Es cierto, la crítica de rock ya no existe. Y tampoco la de jazz o la de música en general o la de danza, mientras que la de libros, la de cine, la de artes plásticas y la de teatro, sobreviven como pueden, dependiendo del dinero que muevan sus respectivos núcleos de interés. Somos, algunos –Graziano entre ellos– personas que nos preocupamos por aquello que fue importante en nuestras vidas y que durante unos cinco siglos –muchos más que los que lleva el periodismo de rock sobre la Tierra– constituyó un bien en sí mismo, más allá de sus utilidades coyunturales. Eso que todavía llamamos arte. También, entre quienes comparten las mismas preocupaciones –y placeres– están Alex Roth, Paul Griffiths, Anne Midgette, Tom Service y Ted Gioia, que fue uno de quienes escribió sobre el affaire Pitchfork.

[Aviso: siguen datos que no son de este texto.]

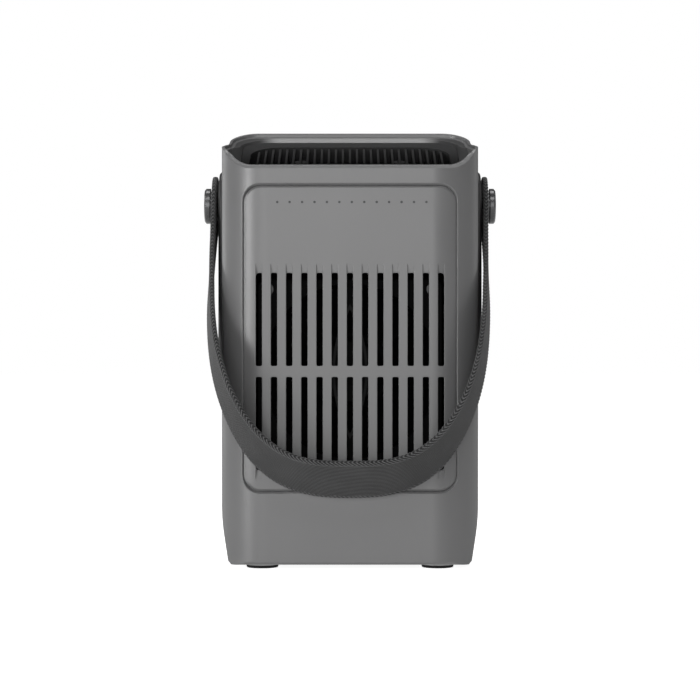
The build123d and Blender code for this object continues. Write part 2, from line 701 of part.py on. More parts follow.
def make_port():
    back = CASE_D / 2
    y0 = BOARD_Y + BOARD_T
    shell = extrude(Plane.XZ.offset(-back + 0.4) * plate(9.0, 3.4, 1.65, PORT_X, CONTROL_Z), back - 0.4 - y0)
    shell -= extrude(Plane.XZ.offset(-back) * plate(8.4, 2.8, 1.35, PORT_X, CONTROL_Z), back - y0 - 2.5)
    tongue = box(PORT_X - 3.2, PORT_X + 3.2, y0 + 2.4, back - 1.6, CONTROL_Z - 0.35, CONTROL_Z + 0.35)
    return shell + tongue


def make_dial_base():
    y0, y1 = BOARD_Y + BOARD_T, CASE_D / 2 - WALL - 0.4
    body = box(DIAL_X - 6, DIAL_X + 6, y0, y1, CONTROL_Z - 6, CONTROL_Z + 6)
    return body - rod(3.05, y0 + 3, y1 + 1, DIAL_X, CONTROL_Z)


def make_dial():
    back = CASE_D / 2
    y0 = back + 0.4
    body = rod(DIAL_R, y0, y0 + DIAL_T, DIAL_X, CONTROL_Z)
    for k in range(18):
        a = 2 * math.pi * k / 18
        body -= rod(0.55, y0 + 1.0, y0 + DIAL_T + 1, DIAL_X + DIAL_R * math.cos(a), CONTROL_Z + DIAL_R * math.sin(a))
    body -= box(DIAL_X - 0.5, DIAL_X + 0.5, y0 + DIAL_T - 0.5, y0 + DIAL_T + 1, CONTROL_Z + 2.5, CONTROL_Z + 7.0)
    return body + rod(3.0, BOARD_Y + BOARD_T + 3.2, y0, DIAL_X, CONTROL_Z)


def make_switch():
    y0 = BOARD_Y + BOARD_T
    return box(BUTTON_X - 4, BUTTON_X + 4, y0, y0 + 2.6, CONTROL_Z - 4, CONTROL_Z + 4)


def make_button():
    back = CASE_D / 2
    y0 = BOARD_Y + BOARD_T + 2.6 + BUTTON_TRAVEL + 0.1
    body = rod(BUTTON_R, y0 + 2.2, back + 2.0, BUTTON_X, CONTROL_Z)
    body -= rod(BUTTON_R - 1.6, back + 1.6, back + 3, BUTTON_X, CONTROL_Z) - rod(BUTTON_R - 2.4, back, back + 3, BUTTON_X, CONTROL_Z)
    body += rod(BUTTON_R + 1.0, y0 + 2.2, y0 + 3.4, BUTTON_X, CONTROL_Z)
    return body + rod(1.8, y0, y0 + 2.2, BUTTON_X, CONTROL_Z)


def make_leads():
    leads = None
    for dx in (0.0, 2.4):
        x = 48.0 + dx
        path = FilletPolyline((x, 26, 51.4), (x, 26, 150), (x, 37.2, 166 + dx), (44.0, 37.2, 166 + dx), radius=3)
        tube = sweep(Plane(origin=(x, 26, 51.4), z_dir=(0, 0, 1)) * Circle(0.75), path=path)
        leads = tube if leads is None else leads + tube
    return leads


PARTS = {
    "shell": make_shell,
    "base_plate": make_base,
    "front_panel": make_front_panel,
    "rear_panel": make_rear_panel,
    "rear_screws": make_rear_screws,
    "rim_funnel": make_funnel,
    "top_vent": make_vent,
    "foot_seats": make_seats,
    "fan_frame": make_fan_frame,
    "fan_screws": make_fan_screws,
    "spider": make_spider,
    "bearing_tube": make_tube,
    "stator": make_stator,
    "coils": make_coils,
    "motor_board": make_motor_board,
    "rotor_cup": make_rotor_cup,
    "magnet_ring": make_magnet,
    "fan_shaft": make_shaft,
    "impeller": make_impeller,
    "battery_cells": make_cells,
    "battery_tray": make_tray,
    "control_board": make_board,
    "board_parts": make_board_parts,
    "board_posts": make_board_posts,
    "power_inlet": make_port,
    "dial_base": make_dial_base,
    "speed_dial": make_dial,
    "switch_base": make_switch,
    "power_button": make_button,
    "leads": make_leads,
    "webbing": make_webbing,
}

if __name__ == "__main__":
    for name, make in PARTS.items():
        save(name, make())
    save("bearing_front", make_bearing(SPIDER_Y0 + 3.0))
    save("bearing_rear", make_bearing(-25.6 - BEARING_W))
    for tag, (x, y) in feet_places().items():
        save(f"foot_{tag}", make_foot(x, y))
    for tag, side in (("l", -1), ("r", 1)):
        save(f"side_plate_{tag}", make_side_plate(side))
        save(f"pivot_bush_{tag}", make_bush(side))
        save(f"pivot_knob_{tag}", make_knob(side))
        save(f"pivot_nut_{tag}", make_nut(side))
        save(f"eyelet_{tag}", make_eyelet(side))
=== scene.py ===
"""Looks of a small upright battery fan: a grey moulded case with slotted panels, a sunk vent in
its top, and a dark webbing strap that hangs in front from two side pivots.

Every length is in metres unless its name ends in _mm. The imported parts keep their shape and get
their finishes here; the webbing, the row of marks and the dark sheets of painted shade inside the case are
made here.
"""

import logging
import math
from dataclasses import dataclass, field
from enum import Enum
from typing import Any

import bpy
import numpy as np
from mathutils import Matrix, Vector


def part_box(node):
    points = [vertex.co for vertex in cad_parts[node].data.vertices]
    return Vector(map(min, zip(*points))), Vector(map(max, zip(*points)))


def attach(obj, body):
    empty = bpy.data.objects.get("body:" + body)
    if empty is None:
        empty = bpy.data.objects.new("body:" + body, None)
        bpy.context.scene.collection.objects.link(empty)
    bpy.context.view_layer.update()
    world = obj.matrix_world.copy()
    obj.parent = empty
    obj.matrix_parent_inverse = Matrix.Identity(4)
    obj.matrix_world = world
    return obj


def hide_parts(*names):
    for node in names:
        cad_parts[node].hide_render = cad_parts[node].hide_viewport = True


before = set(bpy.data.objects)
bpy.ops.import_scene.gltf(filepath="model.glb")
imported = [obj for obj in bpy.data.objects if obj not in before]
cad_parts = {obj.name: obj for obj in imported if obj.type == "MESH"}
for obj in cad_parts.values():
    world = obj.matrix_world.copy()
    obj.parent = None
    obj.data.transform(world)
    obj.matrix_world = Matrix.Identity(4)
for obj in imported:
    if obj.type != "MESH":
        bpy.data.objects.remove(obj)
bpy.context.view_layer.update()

MM = 0.001
CORNER_RADIUS = 15.0 * MM  # the case's upright corners
INNER_CORNER_RADIUS = 12.1 * MM  # the same corners just inside the walls
INSIDE_SHADE_TOP = 198.5 * MM  # painted shade darkens the inside of the case below this height
LOG = logging.getLogger("fan")
Numbers = np.ndarray
Colour = tuple[float, float, float]


# ------------------------------------------------------------------ shader tools
class Wire:
    """A shader socket, or a plain number, that adds Math nodes when it is used in an expression."""

    def __init__(self, paint: "Paint", source: Any) -> None:
        """Keeps the material being made and the socket or number."""
        self.paint = paint
        self.source = source

    def _math(self, operation: str, *values: Any, clamp: bool = False) -> "Wire":
        """Adds one Math node.

        Args:
            operation: the Math node's operation.
            values: wires or numbers for its inputs, in order.
            clamp: whether the result is held between 0 and 1.

        Returns:
            The wire of its result.
        """
        settings = {"operation": operation, "use_clamp": clamp}
        return self.paint.node("ShaderNodeMath", settings, dict(enumerate(values)))

    def __add__(self, other: Any) -> "Wire":
        """self + other."""
        return self._math("ADD", self, other)

    __radd__ = __add__

    def __sub__(self, other: Any) -> "Wire":
        """self - other."""
        return self._math("SUBTRACT", self, other)

    def __rsub__(self, other: Any) -> "Wire":
        """other - self."""
        return self._math("SUBTRACT", other, self)

    def __mul__(self, other: Any) -> "Wire":
        """self * other."""
        return self._math("MULTIPLY", self, other)

    __rmul__ = __mul__

    def __pow__(self, other: Any) -> "Wire":
        """self to the power of other."""
        return self._math("POWER", self, other)

    def __abs__(self) -> "Wire":
        """The size of self without its sign."""
        return self._math("ABSOLUTE", self)

    def __lt__(self, other: Any) -> "Wire":
        """1 where self is less than other, else 0."""
        return self._math("LESS_THAN", self, other)

    def sin(self) -> "Wire":
        """The sine of self."""
        return self._math("SINE", self)

    def root(self) -> "Wire":
        """The square root of self."""
        return self._math("SQRT", self)

    def sign(self) -> "Wire":
        """-1, 0 or 1 by the sign of self."""
        return self._math("SIGN", self)

    def least(self, floor: float) -> "Wire":
        """self, but never less than floor."""
        return self._math("MAXIMUM", self, floor)

    def held(self) -> "Wire":
        """self, held between 0 and 1."""
        return self._math("ADD", self, 0.0, clamp=True)

    def step(self, low: float, high: float) -> "Wire":
        """A smooth rise from 0 at low to 1 at high.

        Args:
            low: where the rise starts.
            high: where it ends.

        Returns:
            The wire of the rise.
        """
        settings = {"interpolation_type": "SMOOTHSTEP"}
        inputs = {0: self, 1: low, 2: high, 3: 0.0, 4: 1.0}
        return self.paint.node("ShaderNodeMapRange", settings, inputs)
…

(https://www.honest-broker.com/p/why-is-music-journalism-collapsing

Todos ellos –o nosotros– somos orgullosos ilustradores de Biblias en un mundo casi sin Biblias. Muy pocas y muy valiosas Biblias. Está en nosotros cuidarlas hasta que el mundo nos necesite de nuevo. O hasta la desaparición definitiva. Al fin y al cabo los dinosaurios eran más grandes .

1 comentario en “El periodismo de rock y los ilustradores de Biblias.”

  1. muy bueno Diego, soy un melómano aficionado, hace mucho inquieto en rascar un poco más allá del mainstream pero por otro lado hace mucho interesado en este tema: qué es arte, qué no, y quién lo determina.